Citizen Tube would do a great service if it were able to break this habit - but all the evidence suggests that it will make it worse.
Look at the trending topics on Twitter or the, often inexplicable, differences between the number of views of apparently similar videos on YouTube and you get some sense of the extraordinary power of web mobbing. And its irrationality.
And then the other boring stuff like ... verification?
A quick glance over Citizen Tube's offers over the past few days is not too reassuring. Watching the videos and reading their blurbs raises more questions than it answers.
Who uploaded this? What was the motive? What AREN'T we seeing? Is this what the uploader says it is ... or what he/she would like it to be?
And that's assuming we're not watching a straightforward hoax.
Citizen Tube doesn't tackle these questions or anxieties - to be fair, it doesn't claim to. But that's part of the problem.
Yes, both citizens and their journalists need some way of bringing this particular kind of personal news into the news continuum. And Citizen Tube isn't too bad a first stab.

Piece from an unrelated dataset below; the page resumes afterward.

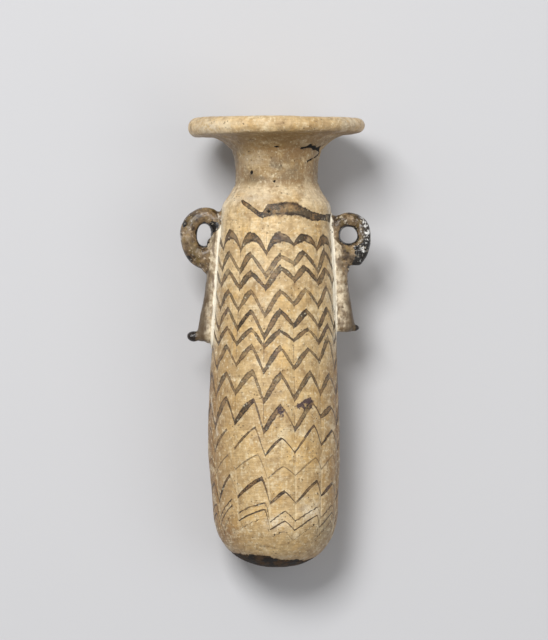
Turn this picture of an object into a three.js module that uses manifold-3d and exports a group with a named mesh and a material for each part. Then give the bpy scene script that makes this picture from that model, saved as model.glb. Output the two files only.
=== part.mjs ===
// Core-formed glass alabastron: a small oil flask with a round bottom, a short neck under a broad rim disk,
// and two ring handles with tails down its sides. It lies on its back, at rest on its rim and its belly.
// Millimetres. The flask is drawn upright along Y, from its bottom pole at the origin to its rim, with its
// front toward +Z, and is then tilted and set down, so that Y still runs toward the rim and Z is up.
import * as THREE from 'three'
import { mergeVertices } from 'three/addons/utils/BufferGeometryUtils.js'
import Module from 'manifold-3d'

// Body: lengths up the flask from its bottom pole, and radii
const bodyLength = 102.8
const bottomDepth = 18.1
const bottomRadius = 18.1
const bottomFullness = 2.3
const bellyStand = 36.5
const bellyRadius = 18.95
const waistStand = 62
const waistRadius = 18.1
const chestStand = 86
const chestRadius = 17.05
const shoulderRadius = 15.85
const bodyWall = 3
const bottomWall = 4

// Neck and rim
const shoulderDrop = 10.4
const neckLength = 11.2
const neckRadius = 11.9
const neckWall = 3
const flareRadius = 20
const rimRadius = 25.4
const rimThickness = 4.8
const rimDish = 0.7
const mouthRadius = 10.5
const mouthDepth = 10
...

But, at the moment, it falls way short and demonstrates at the same time the essential weaknesses in unstructured networks that aim to provide 'news'. And it adds to that regret some of us have that Big Journalism just never got the web when it was really important that it did.
And that the world of 'personal journalism' is - for the time being at least - failing to deliver what can reasonably be called journalism as assuredly as Big Journalism is failing to understand or adapt to the personal.